Essa vitalidade é refletida como o exemplo de Vanuzia. Através das rede sociais, ela apresenta para mais de 13 mil seguidores conteúdos sobre vida ativa após os 60 anos, como saúde, viagens e dicas do estilo de vida mais maduro, ao lado do marido Francisco Melo, 65, que também é sócio e cabeleireiro. A profissional incentiva pessoas da mesma faixa etária a buscarem seus objetivos. “Que vá atrás do objetivo. Ninguém pode ir no lugar dela. Se arrume para si mesma, não desista. O mundo está aqui fora e nós existimos. Há um mercado para a terceira idade”, considera.

A mesma percepção do trabalho para pessoas com mais de 60 anos é reforçada por José. “Ajuda muito a saúde do idoso. Geralmente tem a ideia de quando está mais velho, de ser inútil, de dizer ‘ah, agora não presto mais para nada, vou me aposentar’ e isso vai se acabando aos poucos. É estar em atividade até enquanto puder”, afirma o servidor público.

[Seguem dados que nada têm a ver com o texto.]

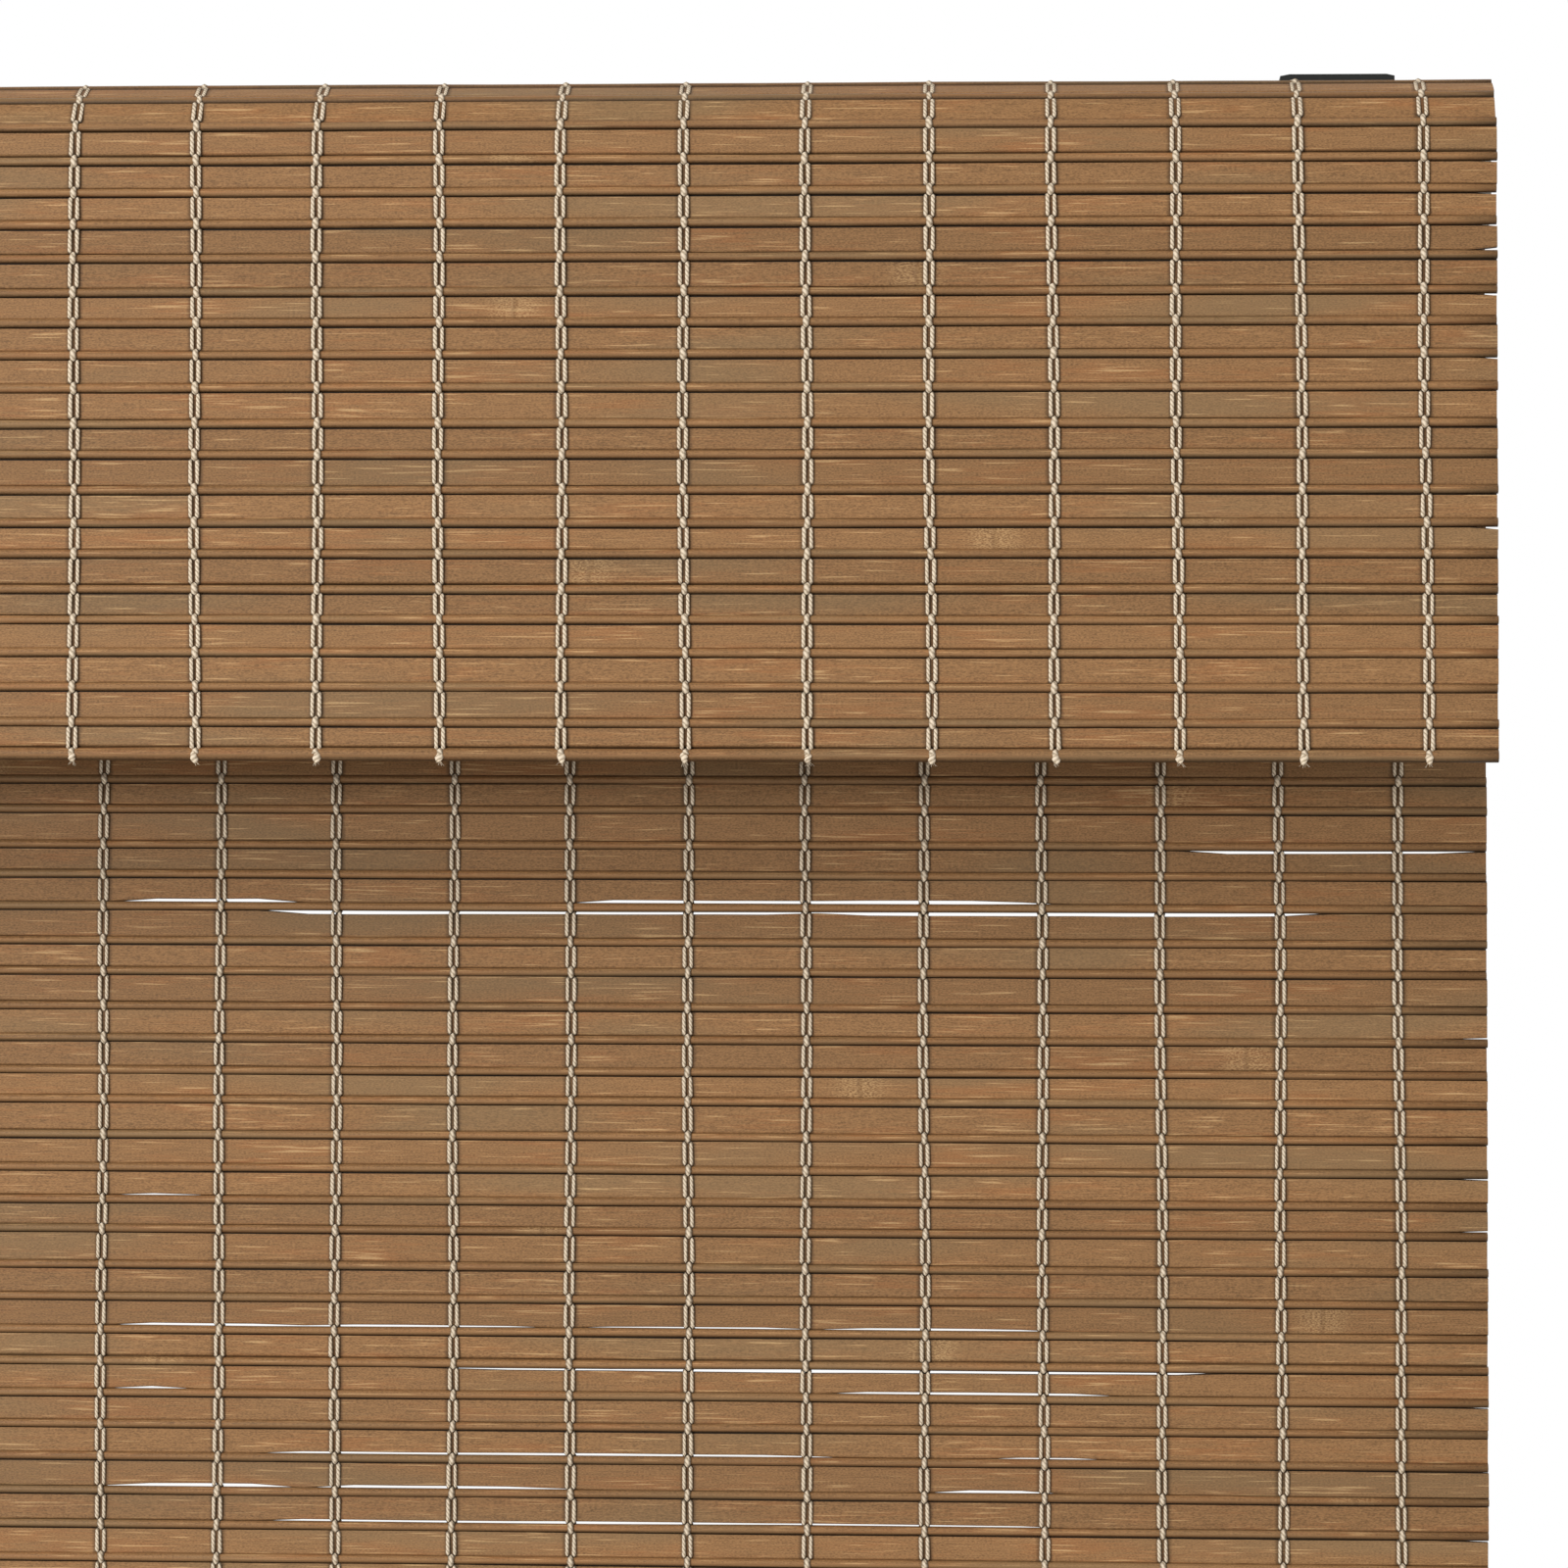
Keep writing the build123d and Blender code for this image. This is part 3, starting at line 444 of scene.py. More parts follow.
points, facts = reed_tubes(valance_reeds, 0, VALANCE_LEFT, VALANCE_RIGHT, hang_valance, 60, 12, 2.3)
valance_reed_sticks = tube_mesh("valance_reeds", points, facts)
points, facts = reed_tubes(panel_reeds, len(panel_reeds) - 1, PANEL_LEFT, PANEL_RIGHT, hang_panel, 16, 8, 6.1)
panel_reed_sticks = tube_mesh("panel_reeds", *some_rows(points, facts, 0, -FOOT_ROWS - 1))
foot_reed_sticks = tube_mesh("foot_reeds", *some_rows(points, facts, -FOOT_ROWS - 1, None))

# %% [markdown]
# The twine binds the mat in columns. In each of them two strands run side by side over every slat and dive
# behind the reed, while a third passes over the reed and behind the slat. Each strand is a thin tube, and its
# path is worked out once for one row and repeated over rows and columns.

# %% Strands of twine
PAIR_HALF = 0.8 * MM
STRAND_R = 0.45 * MM
STITCH_R = 0.62 * MM
TWINE_PRESSED = 0.7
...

No levantamento da FGV IBRE, as ocupações com maior porcentagem de participação de pessoas 60+ são lideradas pelo setor de serviços, vendedores dos comércios e mercados (21,73%), operários e artesões da construção, das artes mecânicas e outros ofícios (17,17%), elementares (15,82%) e profissionais das ciênciais e intelectuais (12,01%). As menores representações estão em trabalhos de apoio administrativo (3,98%), diretores e gerentes (4,18%) e técnicas e profissionais de nível médio (6,98%).